As the story goes, Beastly Kingdom was to have been a separate land within Animal Kingdom, celebrating the creatures of myth from unicorns to dragons. However, budgetary restrictions in the belt-tightening Eisner years left Imagineers without the money to develop the additional land. Beastly Kingdom was postponed, perhaps forever.
Imagineers argued that without that land, Animal Kingdom would be only a half day park, not worth the full price of admission. Eisner’s solution was to slap together Camp Minnie-Mickey, in the same style and with the same lack of planning as Mickey’s Birthdayland, now Mickey’s Toontown Fair, in the Magic Kingdom. The Festival of the Lion King, housed in Camp Minnie-Mickey, is now one of the top rated attractions in Animal Kingdom. Besides the show, however, there is not much there other than character greetings. The Imagineers were, however, promised that Beastly Kingdom would replace Camp Minnie-Mickey the following year.

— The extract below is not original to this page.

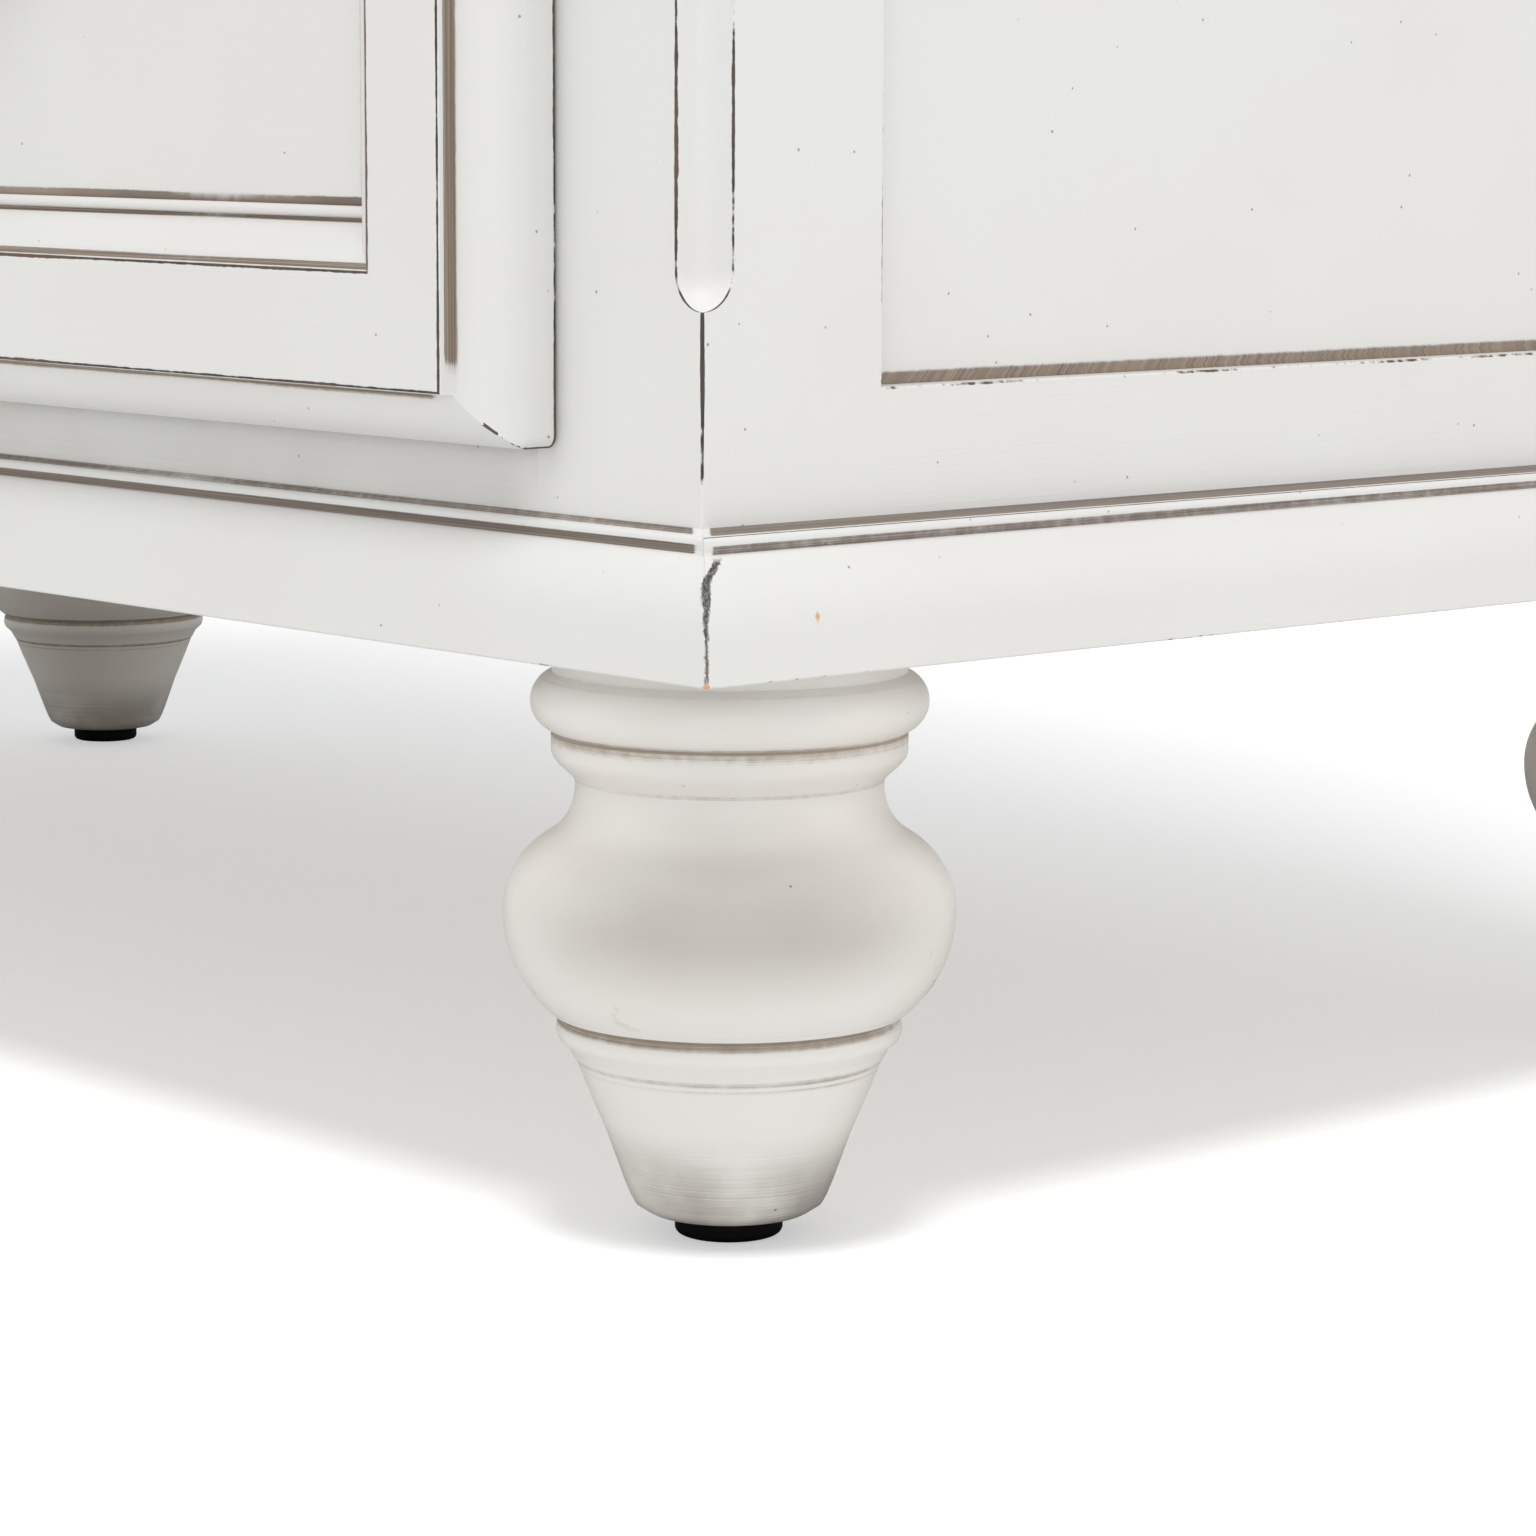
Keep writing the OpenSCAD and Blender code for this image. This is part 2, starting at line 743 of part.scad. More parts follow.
module drawer_bottom() {
    x = drawer_half_w - drawer_side_t + drawer_bottom_in - panel_play;
    color(bare_wood)
        block([-x, front_back_y, drawer_z + drawer_bottom_up],
            [x, front_back_y + drawer_box_d - drawer_side_t + drawer_bottom_in - panel_play,
                drawer_z + drawer_bottom_up + drawer_bottom_t]);
}

// The two drawer knobs stand on the panel, half way up
module drawer_knobs() {
    z = (drawer_front_z + drawer_front_top_z) / 2;
    for (side = [-1, 1]) color(bronze) on_side(side)
        translate([drawer_knob_pitch / 2, front_panel_y, z])
            rotate([90, 0, 0]) knob();
}

face_stile(-1);  // face_stile_left
face_stile(1);  // face_stile_right
face_rail(door_open_top_z, face_rail_top_h);  // face_rail_top
face_rail(drawer_open_top_z, face_rail_middle_h);  // face_rail_middle
face_rail(carcass_z, face_rail_bottom_h);  // face_rail_bottom
side_stile_front(-1);  // side_stile_front_left
side_stile_front(1);  // side_stile_front_right
side_stile_rear(-1);  // side_stile_rear_left
side_stile_rear(1);  // side_stile_rear_right
side_rail(-1, side_panel_z1, side_rail_top_h);  // side_rail_top_left
side_rail(1, side_panel_z1, side_rail_top_h);  // side_rail_top_right
side_rail(-1, carcass_z, side_rail_bottom_h);  // side_rail_bottom_left
side_rail(1, carcass_z, side_rail_bottom_h);  // side_rail_bottom_right
side_panel(-1);  // side_panel_left
side_panel(1);  // side_panel_right
back_panel();
floor_board();
deck_board();
top_board();
base_moulding_front();
base_moulding_side(-1);  // base_moulding_left
base_moulding_side(1);  // base_moulding_right
cornice_front();
cornice_side(-1);  // cornice_left
cornice_side(1);  // cornice_right
foot(-1, foot_front_y);  // foot_front_left
foot(1, foot_front_y);  // foot_front_right
foot(-1, foot_rear_y);  // foot_rear_left
foot(1, foot_rear_y);  // foot_rear_right
foot_glides();
hat_shelf();
shelf_cleats();
hanging_rod();
drawer_runners();
hinge_posts();
magnet_catches();
door_stile_outer(-1);  // door_left_stile_outer
door_stile_inner(-1);  // door_left_stile_inner
door_rail_top(-1);  // door_left_rail_top
door_rail_bottom(-1);  // door_left_rail_bottom
door_panel(-1);  // door_left_panel
door_knob(-1);  // door_left_knob
door_hinge_leaves(-1);  // door_left_hinge_leaves
door_stile_outer(1);  // door_right_stile_outer
door_stile_inner(1);  // door_right_stile_inner
door_rail_top(1);  // door_right_rail_top
door_rail_bottom(1);  // door_right_rail_bottom
door_panel(1);  // door_right_panel
door_knob(1);  // door_right_knob
door_hinge_leaves(1);  // door_right_hinge_leaves
frame_left(-front_half_w, drawer_front_z, drawer_front_top_z);  // drawer_stile_left
frame_right(front_half_w, drawer_front_z, drawer_front_top_z);  // drawer_stile_right
frame_top(-front_half_w, front_half_w, drawer_front_top_z);  // drawer_rail_top
frame_bottom(-front_half_w, front_half_w, drawer_front_z);  // drawer_rail_bottom
front_panel(-front_half_w, front_half_w, drawer_front_z, drawer_front_top_z);  // drawer_panel
drawer_side(-1);  // drawer_side_left
drawer_side(1);  // drawer_side_right
drawer_back();
drawer_bottom();
drawer_knobs();
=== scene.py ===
import math

import bmesh
import bpy
from mathutils import Matrix, Vector


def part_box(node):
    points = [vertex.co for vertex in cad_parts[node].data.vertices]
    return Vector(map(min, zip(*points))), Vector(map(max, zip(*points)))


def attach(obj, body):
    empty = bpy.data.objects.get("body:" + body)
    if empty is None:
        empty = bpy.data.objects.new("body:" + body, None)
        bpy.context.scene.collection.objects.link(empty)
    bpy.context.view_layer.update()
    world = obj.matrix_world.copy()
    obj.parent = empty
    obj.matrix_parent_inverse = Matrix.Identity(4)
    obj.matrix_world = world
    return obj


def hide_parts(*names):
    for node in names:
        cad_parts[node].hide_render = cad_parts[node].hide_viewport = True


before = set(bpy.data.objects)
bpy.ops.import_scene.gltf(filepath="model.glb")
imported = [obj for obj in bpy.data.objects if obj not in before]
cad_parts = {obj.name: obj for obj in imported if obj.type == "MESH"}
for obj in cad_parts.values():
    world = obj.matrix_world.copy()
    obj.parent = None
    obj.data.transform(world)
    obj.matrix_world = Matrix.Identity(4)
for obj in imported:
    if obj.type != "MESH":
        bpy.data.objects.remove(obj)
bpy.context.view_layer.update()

# ---- Camera ----
# It stands low, in front of the right corner, and looks down a little
# at the base of the case and the right front foot.
foot_low, foot_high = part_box("foot_front_right")
near_foot = (foot_low + foot_high) / 2
near_foot.z = 0
camera_from_foot = Vector((0.9288, -0.8128, 0.2994))
camera_azimuth = math.radians(48.347)
camera_dip = math.radians(8.097)
camera_roll = math.radians(0.194)
camera_data = bpy.data.cameras.new("camera")
camera_data.lens = 112.0
camera_data.sensor_width = 36.0
camera = bpy.data.objects.new("camera", camera_data)
bpy.context.scene.collection.objects.link(camera)
camera.matrix_world = (
    Matrix.Translation(near_foot + camera_from_foot)
    @ Matrix.Rotation(camera_azimuth, 4, "Z")
    @ Matrix.Rotation(math.pi / 2 - camera_dip, 4, "X")
    @ Matrix.Rotation(camera_roll, 4, "Z")
)
bpy.context.scene.camera = camera


# ---- Studio ----
# A white sweep under a soft light from above, with panels beside and behind the
# camera. The sweep has a sun of its own, so that it stays white round the shadow.
class Wire:
    """A number carried by a node's socket. Python's operators add the Math nodes."""

    def __init__(self, finish, socket):
        self.finish = finish
        self.socket = socket

    def __add__(self, other):
        return self.finish.maths("ADD", self, other)

    def __sub__(self, other):
        return self.finish.maths("SUBTRACT", self, other)

    def __rsub__(self, other):
        return self.finish.maths("SUBTRACT", other, self)

    def __mul__(self, other):
        return self.finish.maths("MULTIPLY", self, other)

    __radd__ = __add__
    __rmul__ = __mul__

    def most(self, other):
        return self.finish.maths("MAXIMUM", self, other)

    def size(self):
        return self.finish.maths("ABSOLUTE", self)

    def wave(self):
        return self.finish.maths("SINE", self)

    def ramp(self, low, high):
        """0 at low and 1 at high, with a smooth change between them."""
        inputs = {"Value": self, "From Min": low, "From Max": high}
        return self.finish.node("ShaderNodeMapRange", {"interpolation_type": "SMOOTHSTEP"}, inputs)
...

Animal Kingdom struggled immensely in its first year of operation. Guests got lost on the twisting, winding pathways. The searing Florida heat was a real problem, with guests developing heat exhaustion on a far too frequent basis. As predicted, guests were angry at the lack of attractions, feeling that their money had been wasted. The park was unable to offer a nighttime fireworks show, as is standard in other Disney parks, due to the stress that loud noises and lights would put on the animals. Consequently, guests refused to stay past 4 pm, when the animals wound down for the day.
Animal Kingdom siphoned away a significant number of guests from the other parks, without recouping those numbers by being its own major draw. This is common in the first year of a new park’s operations and, if left alone, the numbers eventually work themselves out. But in the bottom-line conscious Eisner years, this was unacceptable. The money that was earmarked for the Beastly Kingdom project the following year was instead distributed to the other parks for new attractions to bolster their attendance. Beastly Kingdom was indefinitely postponed.
In an interesting twist of fate, the Imagineers from the Beastly Kingdom project got fed up, and many left the company. It just so happened that Universal was in the design phase of their newest gated park, Islands of Adventure, and wanted to design a mythical land known as the Lost Continent. Beastly Kingdom is alive and well there, with a different name and similar though not identical attractions.
Despite the problems that have plagued Animal Kingdom, efforts have been made to expand the park, making it worthy of a full day’s admission price. And now, with Eisner’s successor Bob Iger at the helm, a new Disney Renaissance has begun. Iger has promised a new era of returning to Disney’s core values, freeing up the money to make things right. Although shareholders and long time fans remain guarded, all indications are that Iger is a man of his word. In the meantime, enjoy Animal Kingdom for what it is, a living tribute to one of Walt Disney’s greatest dreams.